● **WHAT THE TASK REQUIRES**:
Reproduce the listing that follows with no differences at all.

════════

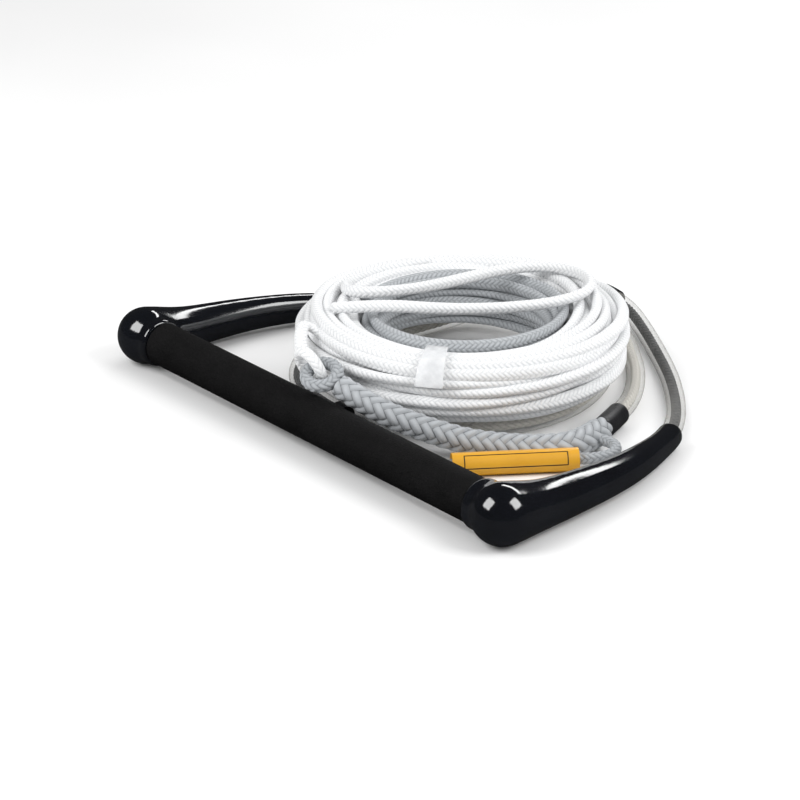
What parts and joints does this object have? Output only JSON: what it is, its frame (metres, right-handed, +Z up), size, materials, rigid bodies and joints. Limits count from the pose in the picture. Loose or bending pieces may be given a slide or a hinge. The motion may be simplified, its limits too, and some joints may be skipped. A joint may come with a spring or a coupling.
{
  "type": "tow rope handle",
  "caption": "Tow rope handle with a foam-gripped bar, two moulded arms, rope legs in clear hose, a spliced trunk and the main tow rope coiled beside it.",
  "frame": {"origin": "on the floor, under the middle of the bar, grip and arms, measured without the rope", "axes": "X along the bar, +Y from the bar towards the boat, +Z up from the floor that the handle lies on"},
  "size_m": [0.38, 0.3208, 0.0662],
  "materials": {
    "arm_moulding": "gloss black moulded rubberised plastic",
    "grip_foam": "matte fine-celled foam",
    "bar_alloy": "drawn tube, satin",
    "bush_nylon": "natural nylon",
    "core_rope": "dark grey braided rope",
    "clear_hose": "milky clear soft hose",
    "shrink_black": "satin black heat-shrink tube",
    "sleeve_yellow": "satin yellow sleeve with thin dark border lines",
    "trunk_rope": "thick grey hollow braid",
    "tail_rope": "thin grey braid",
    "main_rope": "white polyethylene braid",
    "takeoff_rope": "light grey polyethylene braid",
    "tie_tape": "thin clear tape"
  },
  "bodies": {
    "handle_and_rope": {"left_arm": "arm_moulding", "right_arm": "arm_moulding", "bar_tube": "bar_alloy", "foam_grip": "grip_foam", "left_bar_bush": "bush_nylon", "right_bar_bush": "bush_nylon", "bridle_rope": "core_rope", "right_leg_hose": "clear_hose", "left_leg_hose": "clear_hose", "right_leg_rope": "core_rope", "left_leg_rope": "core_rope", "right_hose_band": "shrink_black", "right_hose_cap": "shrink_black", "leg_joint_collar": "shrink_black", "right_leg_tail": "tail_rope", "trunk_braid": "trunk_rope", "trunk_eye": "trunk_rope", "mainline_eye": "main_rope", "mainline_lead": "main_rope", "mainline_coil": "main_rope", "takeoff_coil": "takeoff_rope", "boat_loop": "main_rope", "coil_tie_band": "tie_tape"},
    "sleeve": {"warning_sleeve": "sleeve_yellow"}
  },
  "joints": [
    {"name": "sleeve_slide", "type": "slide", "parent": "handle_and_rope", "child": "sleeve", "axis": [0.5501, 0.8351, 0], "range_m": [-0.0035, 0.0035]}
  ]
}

════════

● **FULL RESPONSE**:
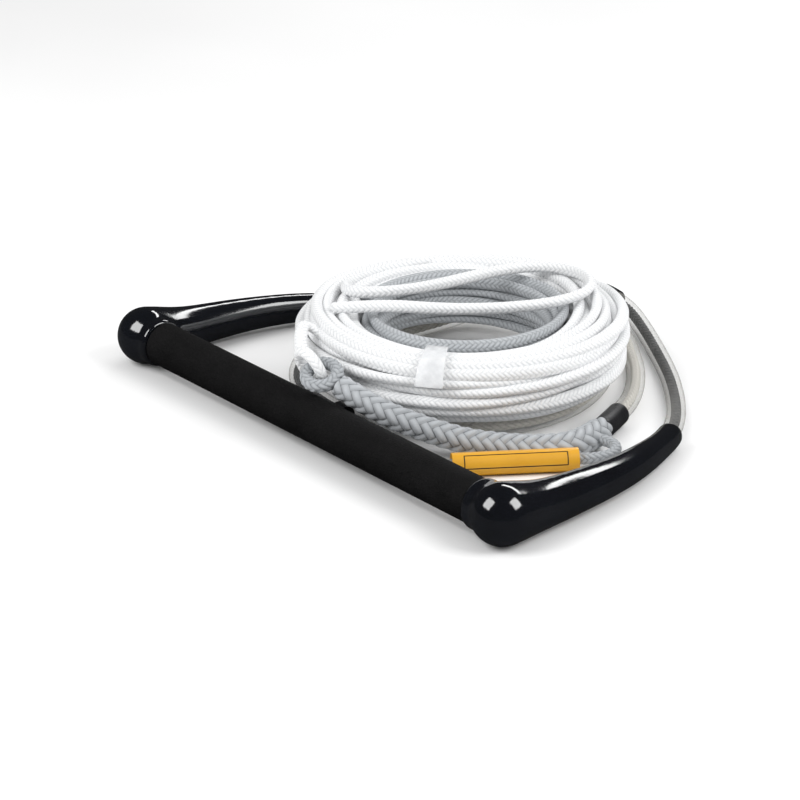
What parts and joints does this object have? Output only JSON: what it is, its frame (metres, right-handed, +Z up), size, materials, rigid bodies and joints. Limits count from the pose in the picture. Loose or bending pieces may be given a slide or a hinge. The motion may be simplified, its limits too, and some joints may be skipped. A joint may come with a spring or a coupling.
{
  "type": "tow rope handle",
  "caption": "Tow rope handle with a foam-gripped bar, two moulded arms, rope legs in clear hose, a spliced trunk and the main tow rope coiled beside it.",
  "frame": {"origin": "on the floor, under the middle of the bar, grip and arms, measured without the rope", "axes": "X along the bar, +Y from the bar towards the boat, +Z up from the floor that the handle lies on"},
  "size_m": [0.38, 0.3208, 0.0662],
  "materials": {
    "arm_moulding": "gloss black moulded rubberised plastic",
    "grip_foam": "matte fine-celled foam",
    "bar_alloy": "drawn tube, satin",
    "bush_nylon": "natural nylon",
    "core_rope": "dark grey braided rope",
    "clear_hose": "milky clear soft hose",
    "shrink_black": "satin black heat-shrink tube",
    "sleeve_yellow": "satin yellow sleeve with thin dark border lines",
    "trunk_rope": "thick grey hollow braid",
    "tail_rope": "thin grey braid",
    "main_rope": "white polyethylene braid",
    "takeoff_rope": "light grey polyethylene braid",
    "tie_tape": "thin clear tape"
  },
  "bodies": {
    "handle_and_rope": {"left_arm": "arm_moulding", "right_arm": "arm_moulding", "bar_tube": "bar_alloy", "foam_grip": "grip_foam", "left_bar_bush": "bush_nylon", "right_bar_bush": "bush_nylon", "bridle_rope": "core_rope", "right_leg_hose": "clear_hose", "left_leg_hose": "clear_hose", "right_leg_rope": "core_rope", "left_leg_rope": "core_rope", "right_hose_band": "shrink_black", "right_hose_cap": "shrink_black", "leg_joint_collar": "shrink_black", "right_leg_tail": "tail_rope", "trunk_braid": "trunk_rope", "trunk_eye": "trunk_rope", "mainline_eye": "main_rope", "mainline_lead": "main_rope", "mainline_coil": "main_rope", "takeoff_coil": "takeoff_rope", "boat_loop": "main_rope", "coil_tie_band": "tie_tape"},
    "sleeve": {"warning_sleeve": "sleeve_yellow"}
  },
  "joints": [
    {"name": "sleeve_slide", "type": "slide", "parent": "handle_and_rope", "child": "sleeve", "axis": [0.5501, 0.8351, 0], "range_m": [-0.0035, 0.0035]}
  ]
}